DATASET CONTENT:
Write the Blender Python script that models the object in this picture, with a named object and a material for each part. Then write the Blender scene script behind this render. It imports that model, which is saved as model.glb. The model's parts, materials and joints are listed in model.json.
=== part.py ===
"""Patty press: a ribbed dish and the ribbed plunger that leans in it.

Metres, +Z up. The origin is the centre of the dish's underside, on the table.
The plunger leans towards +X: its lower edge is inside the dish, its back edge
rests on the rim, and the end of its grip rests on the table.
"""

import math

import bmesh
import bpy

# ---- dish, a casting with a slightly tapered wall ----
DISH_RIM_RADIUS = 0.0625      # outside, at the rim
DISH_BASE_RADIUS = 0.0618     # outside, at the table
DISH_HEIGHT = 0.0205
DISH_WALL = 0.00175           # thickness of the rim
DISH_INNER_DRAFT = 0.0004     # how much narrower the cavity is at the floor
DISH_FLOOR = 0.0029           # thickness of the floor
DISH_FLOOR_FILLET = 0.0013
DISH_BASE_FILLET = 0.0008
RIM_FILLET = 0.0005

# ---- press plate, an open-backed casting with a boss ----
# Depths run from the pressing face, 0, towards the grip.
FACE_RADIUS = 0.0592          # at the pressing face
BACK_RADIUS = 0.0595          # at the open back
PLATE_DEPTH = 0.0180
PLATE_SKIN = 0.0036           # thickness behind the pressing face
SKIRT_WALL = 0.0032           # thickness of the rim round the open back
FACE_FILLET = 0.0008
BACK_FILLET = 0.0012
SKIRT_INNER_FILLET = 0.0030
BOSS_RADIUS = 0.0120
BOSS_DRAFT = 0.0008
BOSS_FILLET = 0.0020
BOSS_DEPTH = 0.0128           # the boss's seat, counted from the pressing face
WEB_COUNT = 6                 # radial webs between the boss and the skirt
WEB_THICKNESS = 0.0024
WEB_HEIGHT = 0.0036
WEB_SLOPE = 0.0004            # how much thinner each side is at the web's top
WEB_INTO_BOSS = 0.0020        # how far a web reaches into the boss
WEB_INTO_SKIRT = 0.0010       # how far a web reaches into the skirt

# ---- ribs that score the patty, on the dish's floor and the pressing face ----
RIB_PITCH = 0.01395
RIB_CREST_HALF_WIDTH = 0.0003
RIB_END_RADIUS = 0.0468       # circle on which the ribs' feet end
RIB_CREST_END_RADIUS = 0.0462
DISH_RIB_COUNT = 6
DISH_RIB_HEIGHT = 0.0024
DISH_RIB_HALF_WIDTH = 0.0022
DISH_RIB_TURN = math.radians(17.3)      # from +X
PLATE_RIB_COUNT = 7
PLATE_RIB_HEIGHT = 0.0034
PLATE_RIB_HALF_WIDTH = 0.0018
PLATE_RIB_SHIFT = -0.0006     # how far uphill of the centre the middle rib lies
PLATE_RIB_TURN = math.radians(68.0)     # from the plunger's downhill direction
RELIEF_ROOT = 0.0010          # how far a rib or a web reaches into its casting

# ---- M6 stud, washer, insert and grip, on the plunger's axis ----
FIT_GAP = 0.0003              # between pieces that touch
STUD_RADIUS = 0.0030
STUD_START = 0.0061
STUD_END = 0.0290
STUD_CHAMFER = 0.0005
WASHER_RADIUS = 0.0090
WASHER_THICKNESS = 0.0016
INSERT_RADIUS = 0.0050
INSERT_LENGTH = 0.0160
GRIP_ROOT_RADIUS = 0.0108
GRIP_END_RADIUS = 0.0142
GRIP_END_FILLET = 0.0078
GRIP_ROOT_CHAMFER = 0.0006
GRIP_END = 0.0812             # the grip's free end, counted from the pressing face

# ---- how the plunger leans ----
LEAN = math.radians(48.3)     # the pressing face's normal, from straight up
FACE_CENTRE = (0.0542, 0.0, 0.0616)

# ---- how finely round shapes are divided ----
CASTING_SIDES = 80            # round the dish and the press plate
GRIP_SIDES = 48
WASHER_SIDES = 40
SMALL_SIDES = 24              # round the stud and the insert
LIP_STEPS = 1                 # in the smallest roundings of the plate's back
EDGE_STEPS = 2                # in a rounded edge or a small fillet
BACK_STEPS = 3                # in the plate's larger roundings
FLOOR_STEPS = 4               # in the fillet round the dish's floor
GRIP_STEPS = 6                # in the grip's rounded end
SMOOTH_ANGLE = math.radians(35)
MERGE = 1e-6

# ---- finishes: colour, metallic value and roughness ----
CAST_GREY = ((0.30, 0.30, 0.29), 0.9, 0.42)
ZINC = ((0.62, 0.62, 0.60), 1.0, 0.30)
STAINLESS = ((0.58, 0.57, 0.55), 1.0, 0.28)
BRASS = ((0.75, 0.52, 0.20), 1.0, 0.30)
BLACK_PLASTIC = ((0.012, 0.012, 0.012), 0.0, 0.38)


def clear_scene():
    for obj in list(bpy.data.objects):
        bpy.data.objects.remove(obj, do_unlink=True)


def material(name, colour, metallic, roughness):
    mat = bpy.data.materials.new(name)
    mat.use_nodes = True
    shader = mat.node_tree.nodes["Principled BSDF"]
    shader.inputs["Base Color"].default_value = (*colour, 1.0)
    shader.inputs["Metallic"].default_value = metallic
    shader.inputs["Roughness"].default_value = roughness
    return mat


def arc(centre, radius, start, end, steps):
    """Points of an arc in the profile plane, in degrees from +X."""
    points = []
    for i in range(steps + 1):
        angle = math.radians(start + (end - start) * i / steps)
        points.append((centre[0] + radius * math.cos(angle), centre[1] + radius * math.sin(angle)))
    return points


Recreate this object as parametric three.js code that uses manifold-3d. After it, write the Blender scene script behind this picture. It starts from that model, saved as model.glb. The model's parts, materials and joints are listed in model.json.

TASK DIRECTIONS:
Return the lines above precisely as they appear, beginning at the first line and ending at the line with "leans in it.", and nothing after it.

RESULT FOR THIS EXERCISE:
Write the Blender Python script that models the object in this picture, with a named object and a material for each part. Then write the Blender scene script behind this render. It imports that model, which is saved as model.glb. The model's parts, materials and joints are listed in model.json.
=== part.py ===
"""Patty press: a ribbed dish and the ribbed plunger that leans in it.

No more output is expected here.